Gregory Maxwell too complained about the change of the version bit and predicts that this will delay the activation of SegWit for at least one year. Matt Corallo, who cofounded Blockstream but is now employed by Chain Code Labs, added more criticism against the agreement; as a starter, he is disappointed that all the feedback, he and other Core developers gave both to Lerner’s proposal as to an early leak of the agreement, has been completely ignored. He too criticizes the change of the version bit, which will be a major problem and risks delaying SegWit further. Together with the work a proper hard fork needs, there will not be enough time to develop, review and test it diligently.
It somehow seems as the Core developers see the agreement as what it somehow is; a coup. The economic majority takes power from Core to decide this thing.

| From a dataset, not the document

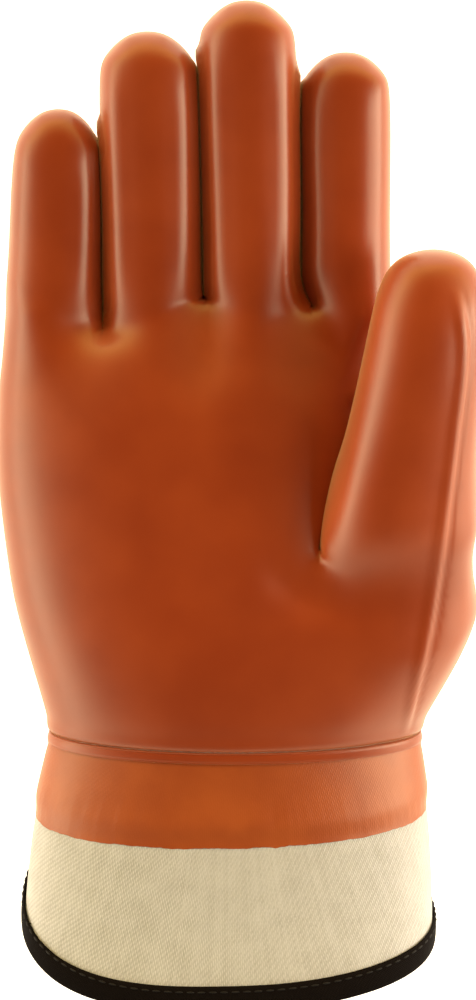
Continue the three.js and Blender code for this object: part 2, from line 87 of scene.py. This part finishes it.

But not just Camp Core is dissatisfied. Also, the Unlimited fans are somehow unhappy with the agreement. Some are just disappointed, that pathetic 2MB is the whole results after years of discussing and fighting. Too little, too late. Only more sustainable increases would help, like 8MB. Some think the ordering is wrong, not SegWit, but 2MB should be the first step, to have a clear and predictable increase of capacity.
Some of Camp Big Block are warning that, once SegWit is activated, Core will do everything possible to prevent the activation of the hard fork. Lombrozo’s tweets indicate that these fears are not completely baseless. Some also are disappointed that SegWit will be activated at all, because they see a lot of disadvantages in SegWit and do not like the obtrusiveness SegWit’s mastery was hammered down on the community. A lot of people who bought cloud mining contracts at ViaBTC and Bitcoin.com to support Bitcoin Unlimited are highly disappointed to see those pools signing another agreement.
However, since both Jihan Wu from Bitmain and Roger Ver from Bitcoin.com – the two most important supporters of Bitcoin Unlimited – signed the agreement, the resistance from this direction promises to be not too heavy. Many of this camp are also just happy, that after such a long struggle Bitcoin soon might overcome the capacity throttle.